## Data
+-------+

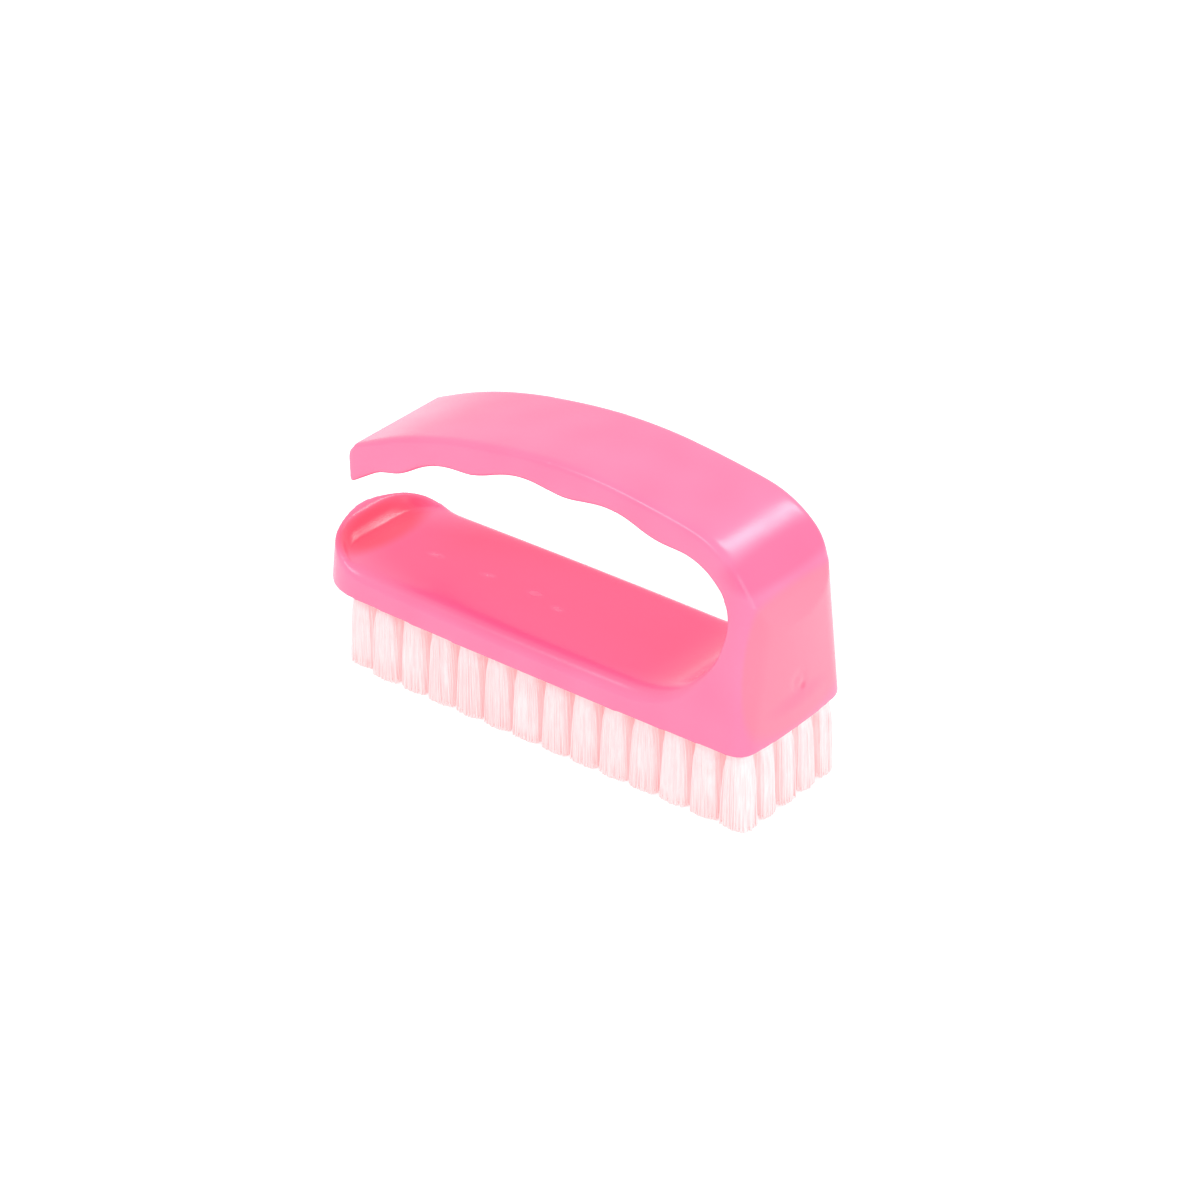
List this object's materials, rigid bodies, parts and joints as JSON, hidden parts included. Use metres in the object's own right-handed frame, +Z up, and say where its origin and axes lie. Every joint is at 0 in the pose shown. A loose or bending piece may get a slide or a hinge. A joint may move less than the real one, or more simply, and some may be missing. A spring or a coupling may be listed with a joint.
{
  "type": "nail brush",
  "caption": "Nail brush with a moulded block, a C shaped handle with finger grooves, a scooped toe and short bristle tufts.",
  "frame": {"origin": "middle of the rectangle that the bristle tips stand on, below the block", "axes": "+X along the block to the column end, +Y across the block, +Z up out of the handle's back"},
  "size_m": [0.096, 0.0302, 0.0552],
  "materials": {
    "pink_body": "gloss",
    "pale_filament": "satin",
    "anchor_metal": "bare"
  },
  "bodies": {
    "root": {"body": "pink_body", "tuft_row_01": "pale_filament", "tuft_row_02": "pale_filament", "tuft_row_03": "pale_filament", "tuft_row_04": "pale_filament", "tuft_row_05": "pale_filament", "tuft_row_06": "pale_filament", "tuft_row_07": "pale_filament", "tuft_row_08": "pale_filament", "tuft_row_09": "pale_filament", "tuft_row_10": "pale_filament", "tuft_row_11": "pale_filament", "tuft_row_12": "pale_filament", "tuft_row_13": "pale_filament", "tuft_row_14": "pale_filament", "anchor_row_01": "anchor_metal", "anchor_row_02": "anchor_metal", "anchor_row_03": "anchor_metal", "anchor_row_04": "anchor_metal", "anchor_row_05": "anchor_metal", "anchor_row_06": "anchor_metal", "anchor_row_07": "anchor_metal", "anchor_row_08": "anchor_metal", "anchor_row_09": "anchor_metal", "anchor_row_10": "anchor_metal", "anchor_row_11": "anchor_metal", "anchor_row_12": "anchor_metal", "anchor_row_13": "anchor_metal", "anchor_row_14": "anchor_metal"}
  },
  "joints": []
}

+-------+

## Exercise directions
Repeat the material above in full, exactly as it stands.

## Result for this task
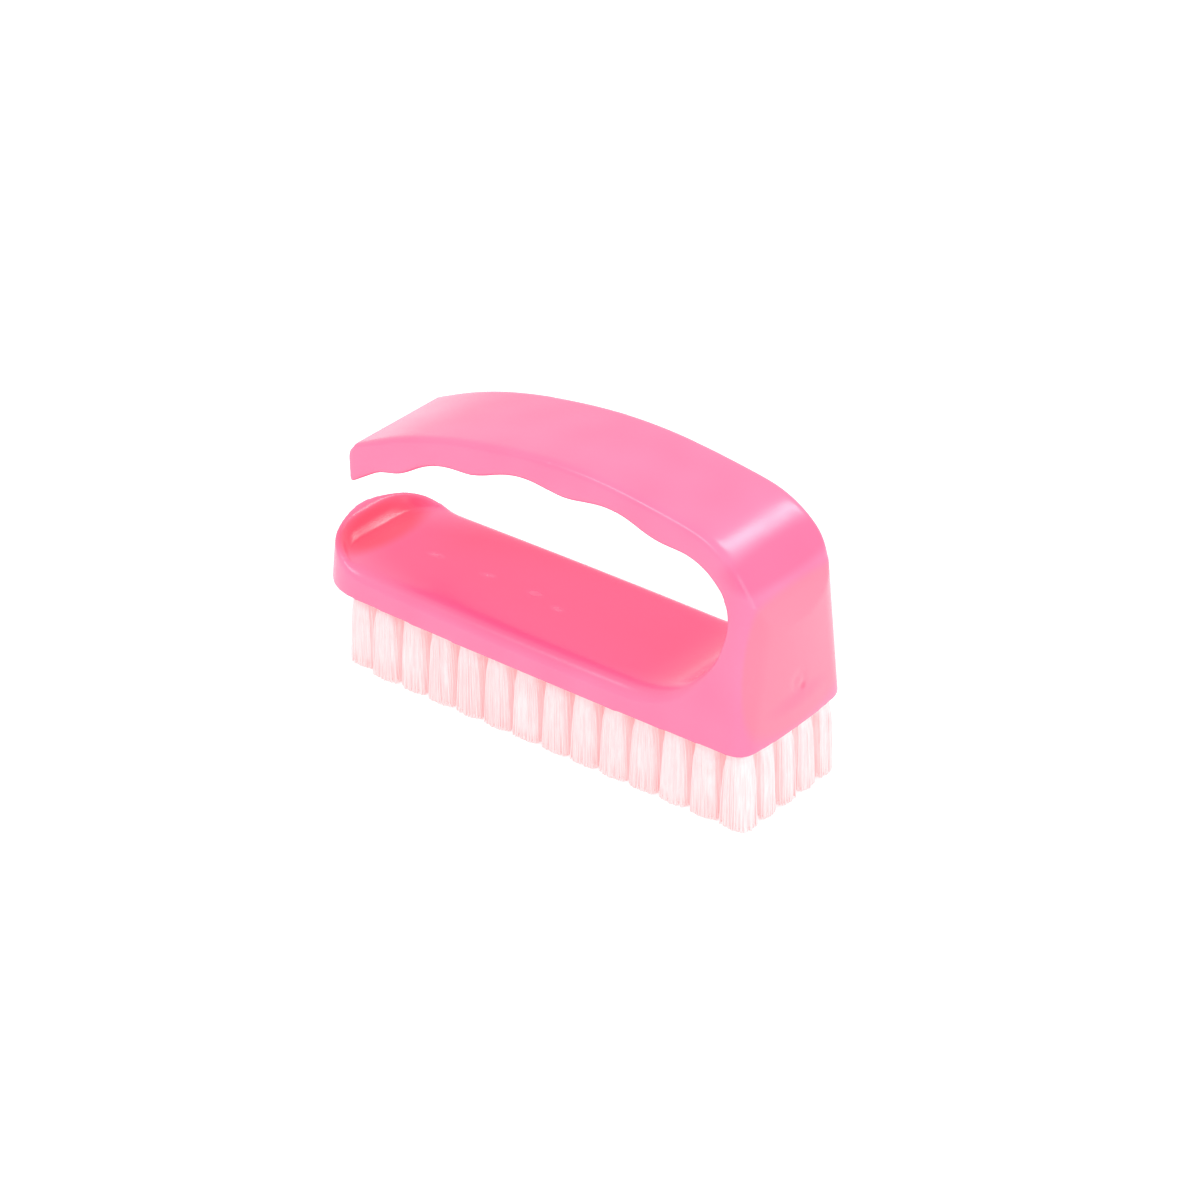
List this object's materials, rigid bodies, parts and joints as JSON, hidden parts included. Use metres in the object's own right-handed frame, +Z up, and say where its origin and axes lie. Every joint is at 0 in the pose shown. A loose or bending piece may get a slide or a hinge. A joint may move less than the real one, or more simply, and some may be missing. A spring or a coupling may be listed with a joint.
{
  "type": "nail brush",
  "caption": "Nail brush with a moulded block, a C shaped handle with finger grooves, a scooped toe and short bristle tufts.",
  "frame": {"origin": "middle of the rectangle that the bristle tips stand on, below the block", "axes": "+X along the block to the column end, +Y across the block, +Z up out of the handle's back"},
  "size_m": [0.096, 0.0302, 0.0552],
  "materials": {
    "pink_body": "gloss",
    "pale_filament": "satin",
    "anchor_metal": "bare"
  },
  "bodies": {
    "root": {"body": "pink_body", "tuft_row_01": "pale_filament", "tuft_row_02": "pale_filament", "tuft_row_03": "pale_filament", "tuft_row_04": "pale_filament", "tuft_row_05": "pale_filament", "tuft_row_06": "pale_filament", "tuft_row_07": "pale_filament", "tuft_row_08": "pale_filament", "tuft_row_09": "pale_filament", "tuft_row_10": "pale_filament", "tuft_row_11": "pale_filament", "tuft_row_12": "pale_filament", "tuft_row_13": "pale_filament", "tuft_row_14": "pale_filament", "anchor_row_01": "anchor_metal", "anchor_row_02": "anchor_metal", "anchor_row_03": "anchor_metal", "anchor_row_04": "anchor_metal", "anchor_row_05": "anchor_metal", "anchor_row_06": "anchor_metal", "anchor_row_07": "anchor_metal", "anchor_row_08": "anchor_metal", "anchor_row_09": "anchor_metal", "anchor_row_10": "anchor_metal", "anchor_row_11": "anchor_metal", "anchor_row_12": "anchor_metal", "anchor_row_13": "anchor_metal", "anchor_row_14": "anchor_metal"}
  },
  "joints": []
}